══ Data for the task ══

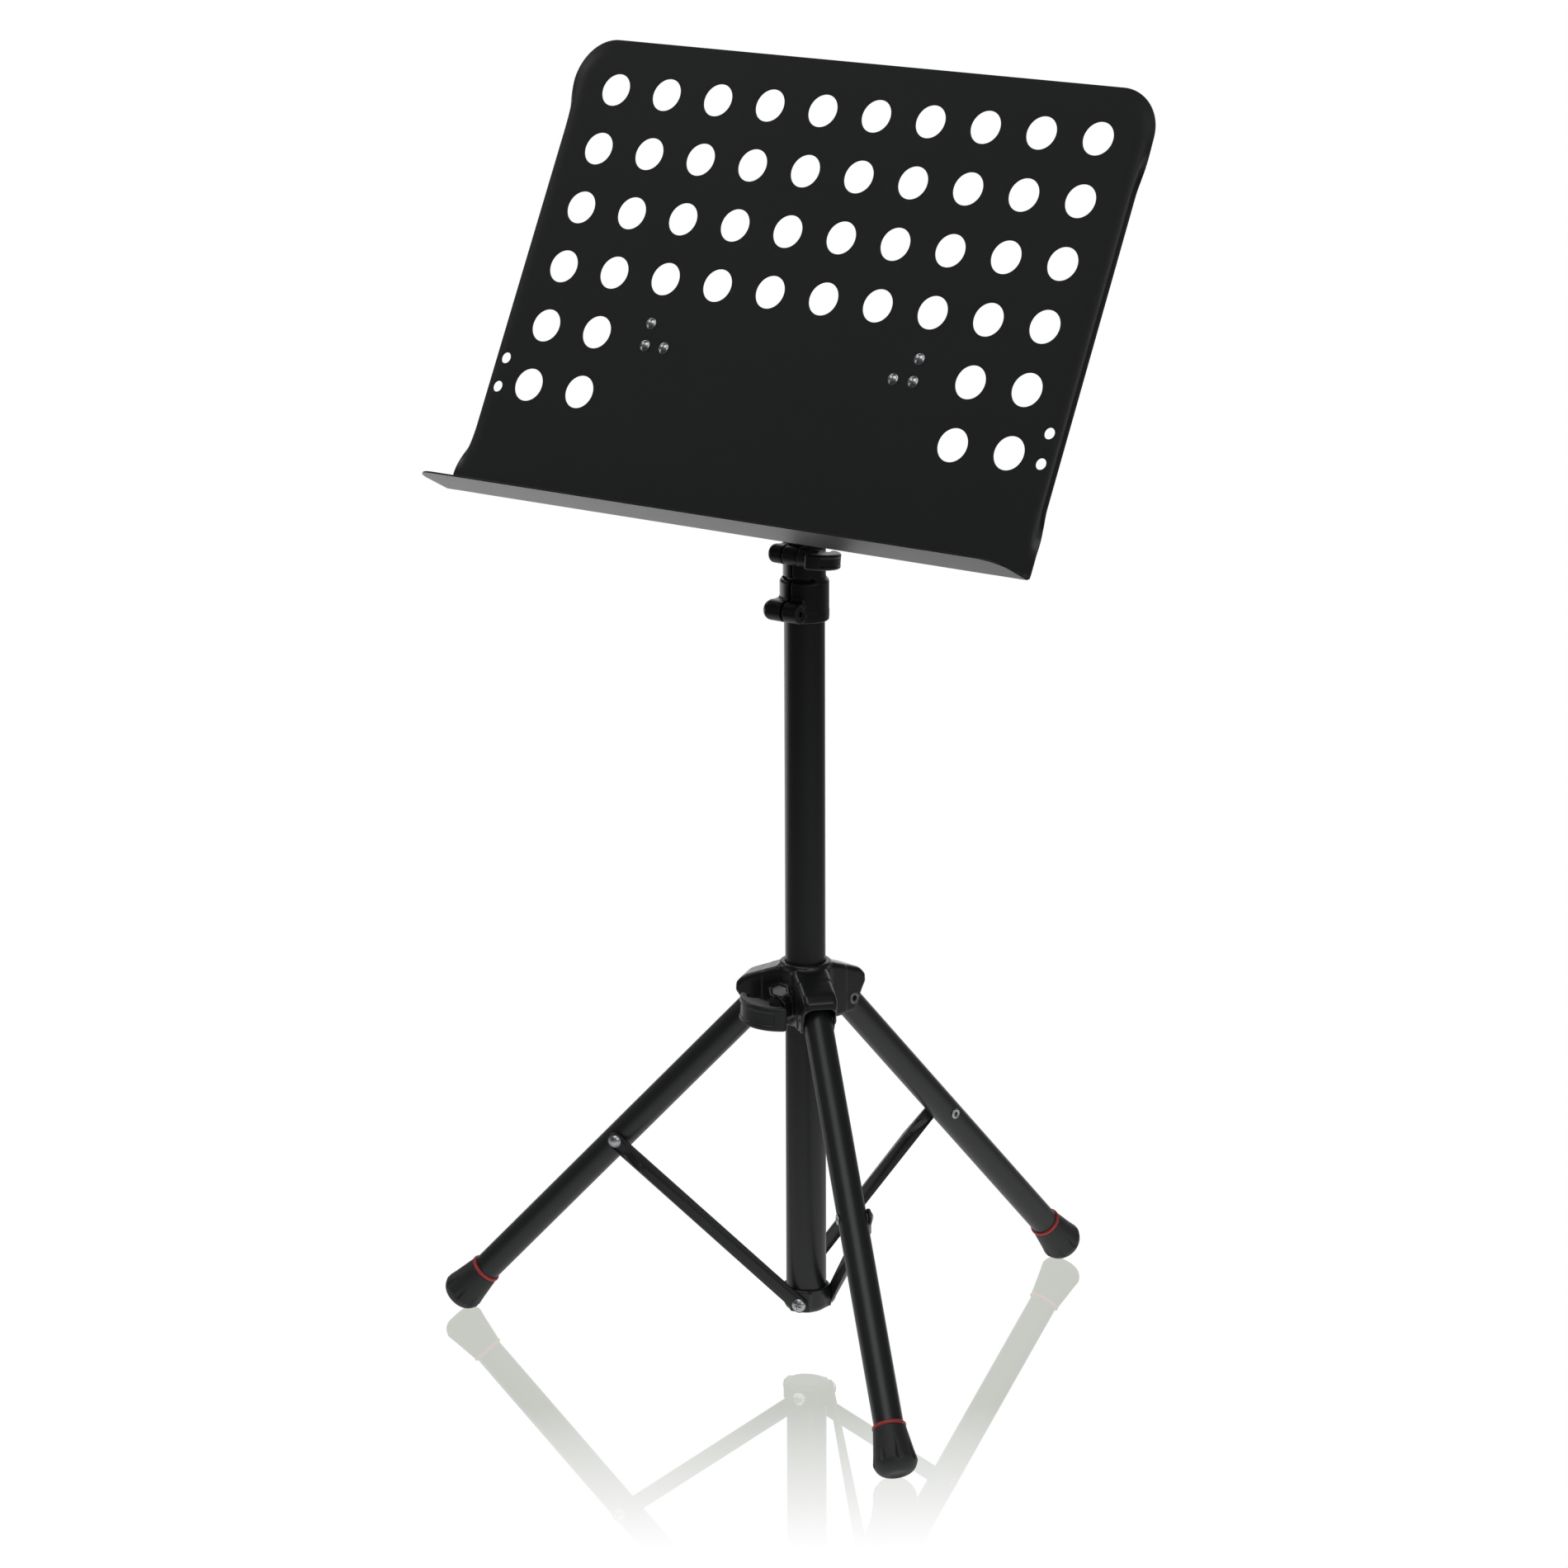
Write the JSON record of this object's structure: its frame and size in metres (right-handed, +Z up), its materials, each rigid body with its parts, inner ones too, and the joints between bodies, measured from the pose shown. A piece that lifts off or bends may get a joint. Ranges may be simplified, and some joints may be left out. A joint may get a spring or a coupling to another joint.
{
  "type": "music stand",
  "caption": "Folding tripod music stand with a perforated sheet-steel desk that tilts on a crossbar, a height-adjustable mast and a sliding leg hub.",
  "frame": {"origin": "on the floor, on the tube axis, midway between the feet of the open tripod", "axes": "+Z up along the tube axis, -Y the way the desk faces its player, +X to the right as seen facing the desk"},
  "size_m": [0.5111, 0.4565, 0.9158],
  "materials": {
    "tube_black": "satin black powder coat",
    "bracket_black": "satin black powder coat on pressed steel",
    "desk_black": "fine matt black powder coat on sheet steel",
    "moulded_black": "semi-gloss moulded nylon",
    "knob_black": "satin moulded nylon",
    "boot_rubber": "matt moulded rubber",
    "ring_red": "satin red plastic",
    "zinc_steel": "zinc-plated steel",
    "black_steel": "black oxide steel"
  },
  "bodies": {
    "column": {"outer_tube": "tube_black", "base_bracket": "bracket_black", "base_screws": "zinc_steel", "height_clamp": "moulded_black", "clamp_screw": "black_steel", "clamp_nut": "zinc_steel", "height_nut": "zinc_steel"},
    "height_knob": {"height_knob": "knob_black", "height_stud": "zinc_steel"},
    "hub": {"hub_body": "moulded_black", "hub_rivets": "zinc_steel", "hub_nut": "zinc_steel"},
    "hub_knob": {"hub_knob": "knob_black", "hub_stud": "zinc_steel"},
    "leg_1": {"leg_tube_1": "tube_black", "leg_boot_1": "boot_rubber", "leg_ring_1": "ring_red", "rivet_tail_1": "zinc_steel"},
    "leg_2": {"leg_tube_2": "tube_black", "leg_boot_2": "boot_rubber", "leg_ring_2": "ring_red", "rivet_tail_2": "zinc_steel"},
    "leg_3": {"leg_tube_3": "tube_black", "leg_boot_3": "boot_rubber", "leg_ring_3": "ring_red", "rivet_tail_3": "zinc_steel"},
    "strut_1": {"strut_1": "bracket_black", "rivet_head_1": "zinc_steel"},
    "strut_2": {"strut_2": "bracket_black", "rivet_head_2": "zinc_steel"},
    "strut_3": {"strut_3": "bracket_black", "rivet_head_3": "zinc_steel"},
    "bush": {"guide_bush": "moulded_black"},
    "mast": {"inner_tube": "tube_black", "tilt_head": "moulded_black", "head_rivet": "zinc_steel", "tilt_nut": "zinc_steel"},
    "tilt_knob": {"tilt_knob": "knob_black", "tilt_stud": "zinc_steel"},
    "desk": {"crossbar": "bracket_black", "desk_bracket_left": "bracket_black", "desk_bracket_right": "bracket_black", "desk_plate": "desk_black", "desk_rivets": "zinc_steel"}
  },
  "joints": [
    {"name": "hub_slide", "type": "slide", "parent": "column", "child": "hub", "axis": [0, 0, 1], "range_m": [0, 0.1059]},
    {"name": "leg_hinge_1", "type": "hinge", "parent": "hub", "child": "leg_1", "pos_m": [0.02737, -0.02338, 0.256], "axis": [0.6494, 0.7604, 0], "range_deg": [0, 43]},
    {"name": "leg_hinge_2", "type": "hinge", "parent": "hub", "child": "leg_2", "pos_m": [0.00656, 0.0354, 0.256], "axis": [-0.9833, 0.1822, 0], "range_deg": [0, 43]},
    {"name": "leg_hinge_3", "type": "hinge", "parent": "hub", "child": "leg_3", "pos_m": [-0.03394, -0.01202, 0.256], "axis": [0.3338, -0.9426, 0], "range_deg": [0, 43]},
    {"name": "strut_hinge_1", "type": "hinge", "parent": "column", "child": "strut_1", "pos_m": [0, 0, 0.036], "axis": [0.6494, 0.7604, 0], "range_deg": [-40.51, 0]},
    {"name": "strut_hinge_2", "type": "hinge", "parent": "column", "child": "strut_2", "pos_m": [0, 0, 0.036], "axis": [-0.9833, 0.1822, 0], "range_deg": [-40.51, 0]},
    {"name": "strut_hinge_3", "type": "hinge", "parent": "column", "child": "strut_3", "pos_m": [0, 0, 0.036], "axis": [0.3338, -0.9426, 0], "range_deg": [-40.51, 0]},
    {"name": "hub_knob_turn", "type": "hinge", "parent": "hub", "child": "hub_knob", "pos_m": [-0.00547, -0.0295, 0.2595], "axis": [-0.1822, -0.9833, 0], "continuous": true},
    {"name": "height_knob_turn", "type": "hinge", "parent": "column", "child": "height_knob", "pos_m": [0.014, -0.021, 0.5865], "axis": [1, 0, 0], "continuous": true},
    {"name": "height_slide", "type": "slide", "parent": "column", "child": "bush", "axis": [0, 0, 1], "range_m": [0, 0.36]},
    {"name": "mast_swivel", "type": "hinge", "parent": "bush", "child": "mast", "pos_m": [0, 0, 0.12], "axis": [0, 0, 1], "continuous": true},
    {"name": "desk_tilt", "type": "hinge", "parent": "mast", "child": "desk", "pos_m": [0, 0, 0.71], "axis": [1, 0, 0], "range_deg": [-62, 15]},
    {"name": "tilt_knob_turn", "type": "hinge", "parent": "mast", "child": "tilt_knob", "pos_m": [0, 0.024, 0.71], "axis": [0, 1, 0], "continuous": true}
  ],
  "couplings": [
    {"joint": "leg_hinge_1", "follows": "hub_slide", "rad_per_m": 7.0867},
    {"joint": "leg_hinge_2", "follows": "hub_slide", "rad_per_m": 7.0867},
    {"joint": "leg_hinge_3", "follows": "hub_slide", "rad_per_m": 7.0867},
    {"joint": "strut_hinge_1", "follows": "hub_slide", "rad_per_m": -6.6756},
    {"joint": "strut_hinge_2", "follows": "hub_slide", "rad_per_m": -6.6756},
    {"joint": "strut_hinge_3", "follows": "hub_slide", "rad_per_m": -6.6756}
  ]
}
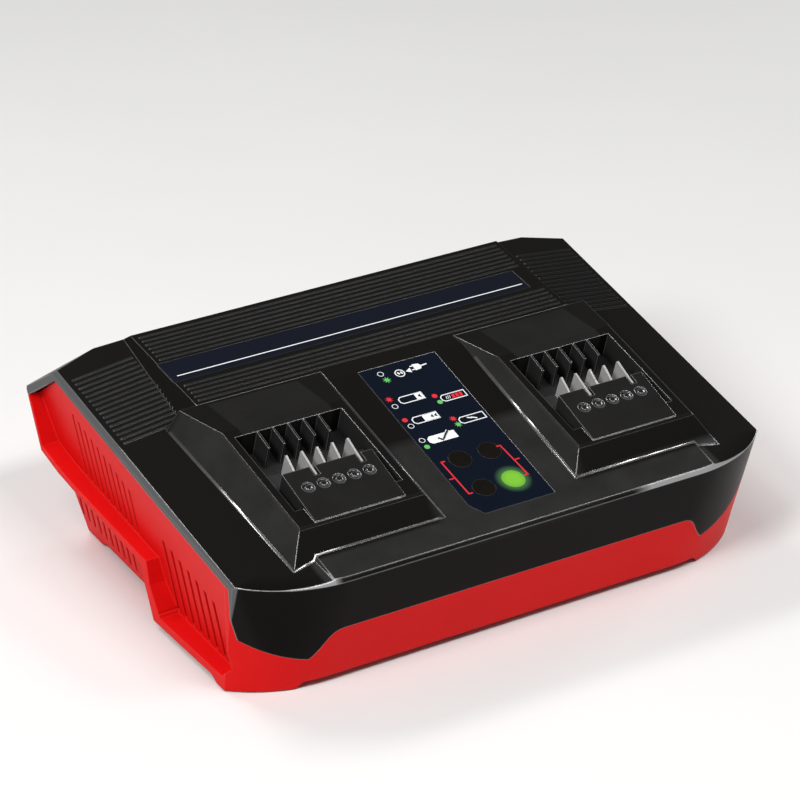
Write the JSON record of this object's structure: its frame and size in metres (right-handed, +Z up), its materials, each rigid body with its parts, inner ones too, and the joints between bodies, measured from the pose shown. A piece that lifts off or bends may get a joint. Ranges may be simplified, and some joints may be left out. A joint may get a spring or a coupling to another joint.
{
  "type": "power tool battery charger",
  "caption": "Low twin-bay bench charger for sliding tool batteries: wedge housing with side grilles, display strip, contact pockets and an internal fan.",
  "frame": {"origin": "middle of the housing's footprint, on the surface the rubber pads stand on", "axes": "+X to the user's right along the front, +Y from the front edge to the rear, +Z up"},
  "size_m": [0.28, 0.2056, 0.0987],
  "materials": {
    "cover": "black moulded plastic, finely textured",
    "tray": "red moulded plastic, satin",
    "display_plate": "printed film over plastic, glossy navy",
    "name_plate": "satin black strip, left bare",
    "lamp_dark": "smoked clear plastic",
    "lamp_lit": "clear green plastic, lit",
    "circuit_board": "green lacquered board",
    "steel": "zinc plated",
    "contact": "tinned copper alloy",
    "carrier": "black glass-filled plastic",
    "rubber": "matt",
    "gland": "matt black rubber",
    "ferrite": "matt dark ferrite",
    "winding": "yellow winding tape",
    "capacitor": "sleeved aluminium can",
    "heat_sink": "plain extruded aluminium",
    "component_case": "black moulded case",
    "terminal": "green terminal block",
    "fan_plastic": "black plastic"
  },
  "bodies": {
    "housing": {"top_cover": "cover", "bay_left": "cover", "bay_right": "cover", "base_tray": "tray", "display_plate": "display_plate", "name_plate": "name_plate", "lamp_windows": "lamp_dark", "lamp_window_lit": "lamp_lit", "display_board": "circuit_board", "display_screws": "steel", "contact_blades_left": "contact", "contact_blades_right": "contact", "contact_carrier_left": "carrier", "contact_carrier_right": "carrier", "rubber_pads": "rubber", "housing_screws": "steel", "cord_gland": "gland", "main_board": "circuit_board", "board_screws": "steel", "transformer_core": "ferrite", "transformer_winding": "winding", "bulk_capacitors": "capacitor", "output_capacitors": "capacitor", "line_choke": "ferrite", "heat_sinks": "heat_sink", "power_transistors": "component_case", "relays": "component_case", "mains_fuse": "component_case", "mains_terminal": "terminal", "fan_frame": "fan_plastic"},
    "fan": {"fan_rotor": "fan_plastic"}
  },
  "joints": [
    {"name": "fan_spin", "type": "hinge", "parent": "housing", "child": "fan", "pos_m": [-0.116, -0.038, 0.02655], "axis": [1, 0, 0], "continuous": true}
  ]
}
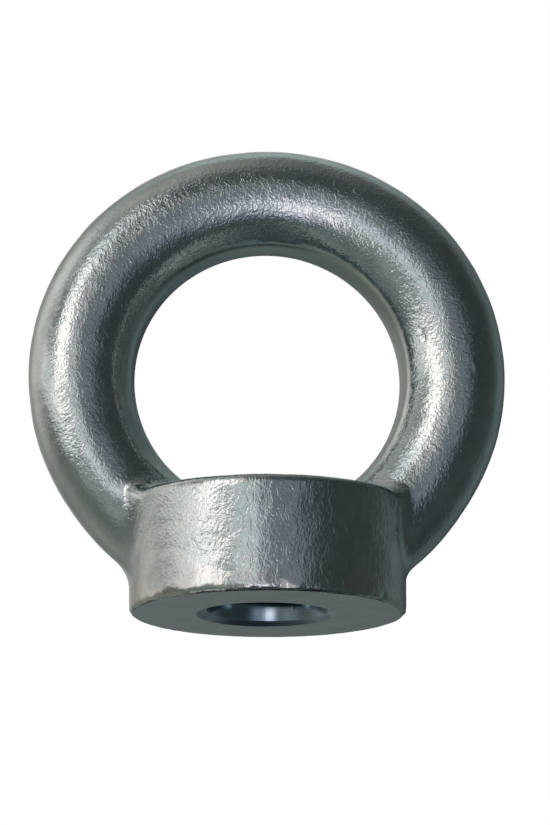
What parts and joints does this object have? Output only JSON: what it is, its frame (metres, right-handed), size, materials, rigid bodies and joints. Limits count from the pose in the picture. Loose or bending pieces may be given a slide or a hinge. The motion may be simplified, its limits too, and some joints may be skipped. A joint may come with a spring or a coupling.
{
  "type": "lifting eye nut",
  "caption": "Drop-forged lifting eye nut: a round lifting ring standing on a short cylindrical collar with a threaded hole in its seat.",
  "frame": {"origin": "middle of the collar's flat machined seat, on the thread's axis", "axes": "+Z along the thread's axis, from the seat up to the ring; +Y along the eye's axis, through the ring; +X across the ring"},
  "size_m": [0.0896, 0.0512, 0.0895],
  "materials": {
    "forged_steel": "zinc plated over a blasted forging, satin"
  },
  "bodies": {
    "root": {"eye_nut": "forged_steel"}
  },
  "joints": []
}
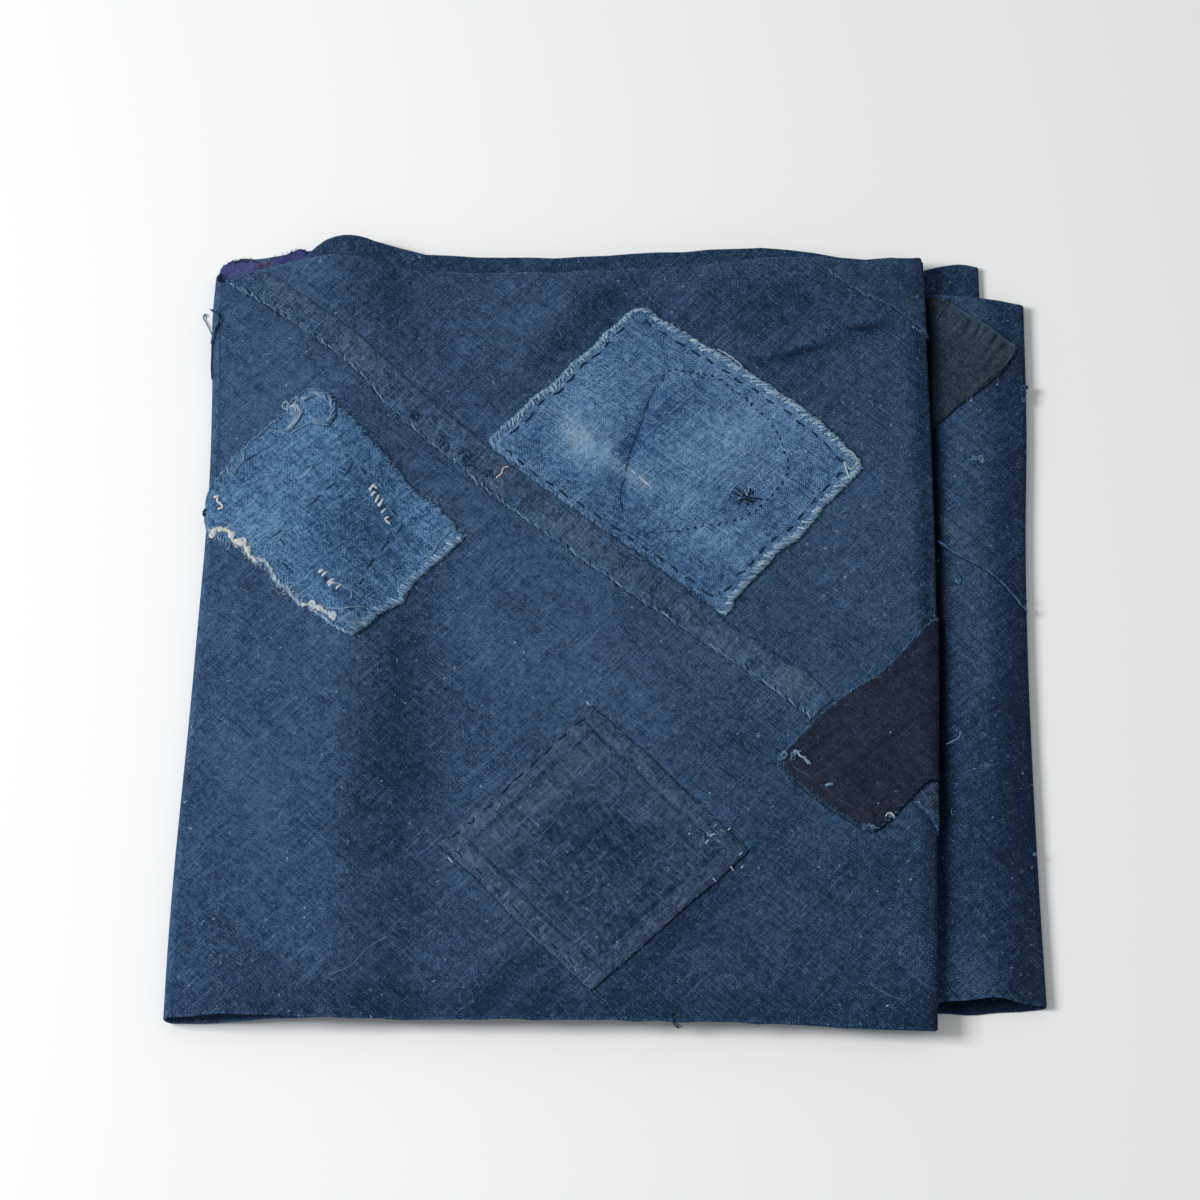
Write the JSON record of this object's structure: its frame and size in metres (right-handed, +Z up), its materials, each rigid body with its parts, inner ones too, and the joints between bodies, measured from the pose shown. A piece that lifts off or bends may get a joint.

═══

[Brief]:
Above are the records; copy exactly the lines from the one with "What parts and" through the final line.

[Answer below]:
What parts and joints does this object have? Output only JSON: what it is, its frame (metres, right-handed), size, materials, rigid bodies and joints. Limits count from the pose in the picture. Loose or bending pieces may be given a slide or a hinge. The motion may be simplified, its limits too, and some joints may be skipped. A joint may come with a spring or a coupling.
{
  "type": "lifting eye nut",
  "caption": "Drop-forged lifting eye nut: a round lifting ring standing on a short cylindrical collar with a threaded hole in its seat.",
  "frame": {"origin": "middle of the collar's flat machined seat, on the thread's axis", "axes": "+Z along the thread's axis, from the seat up to the ring; +Y along the eye's axis, through the ring; +X across the ring"},
  "size_m": [0.0896, 0.0512, 0.0895],
  "materials": {
    "forged_steel": "zinc plated over a blasted forging, satin"
  },
  "bodies": {
    "root": {"eye_nut": "forged_steel"}
  },
  "joints": []
}
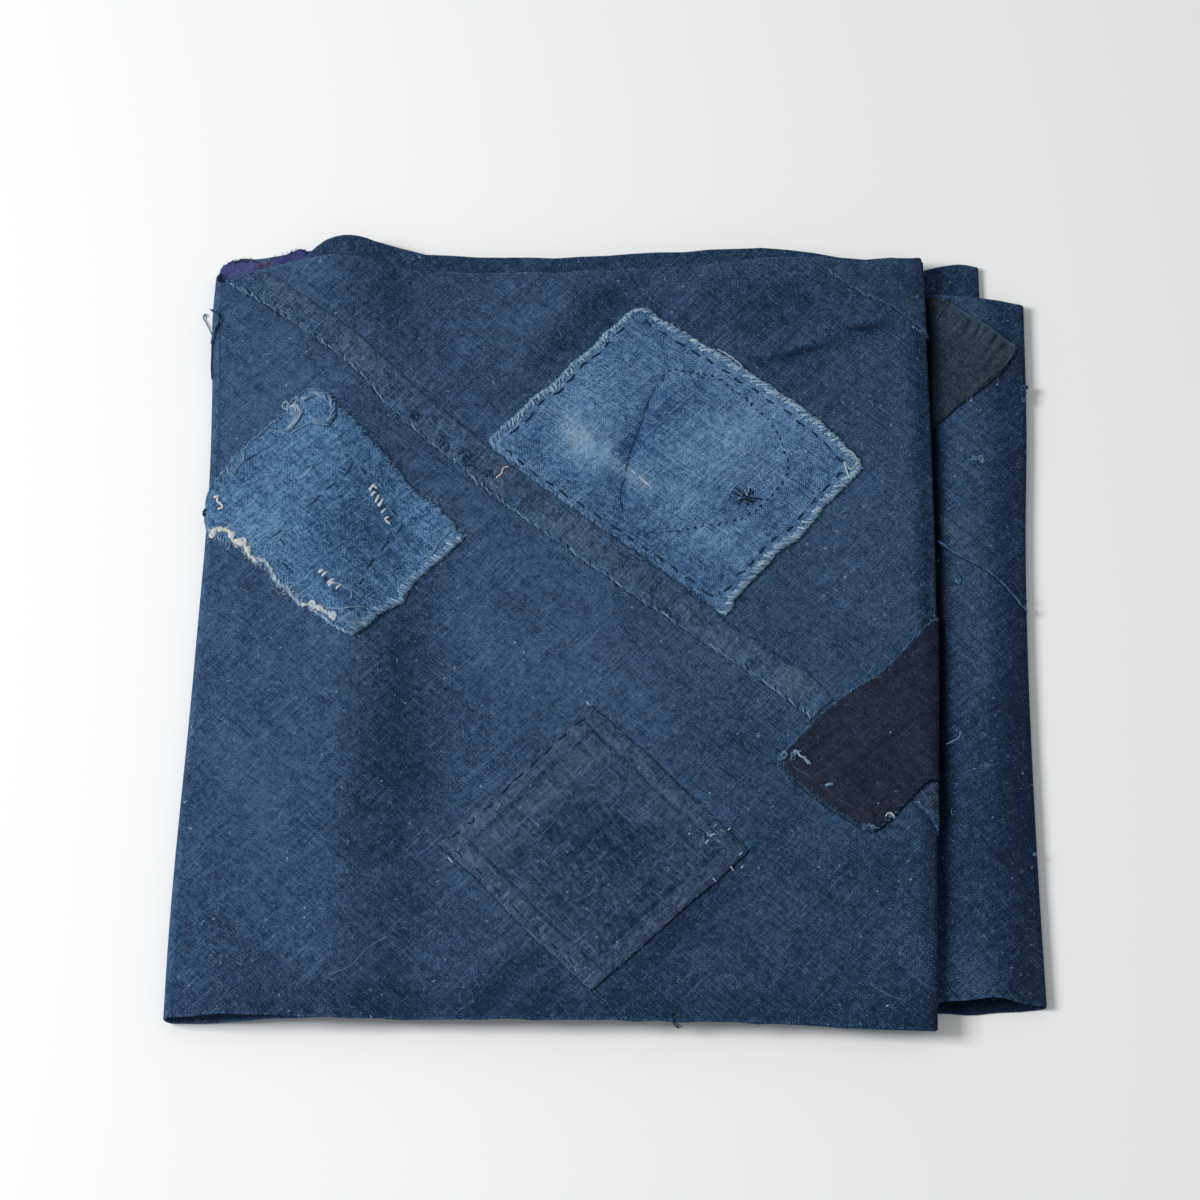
Write the JSON record of this object's structure: its frame and size in metres (right-handed, +Z up), its materials, each rigid body with its parts, inner ones too, and the joints between bodies, measured from the pose shown. A piece that lifts off or bends may get a joint.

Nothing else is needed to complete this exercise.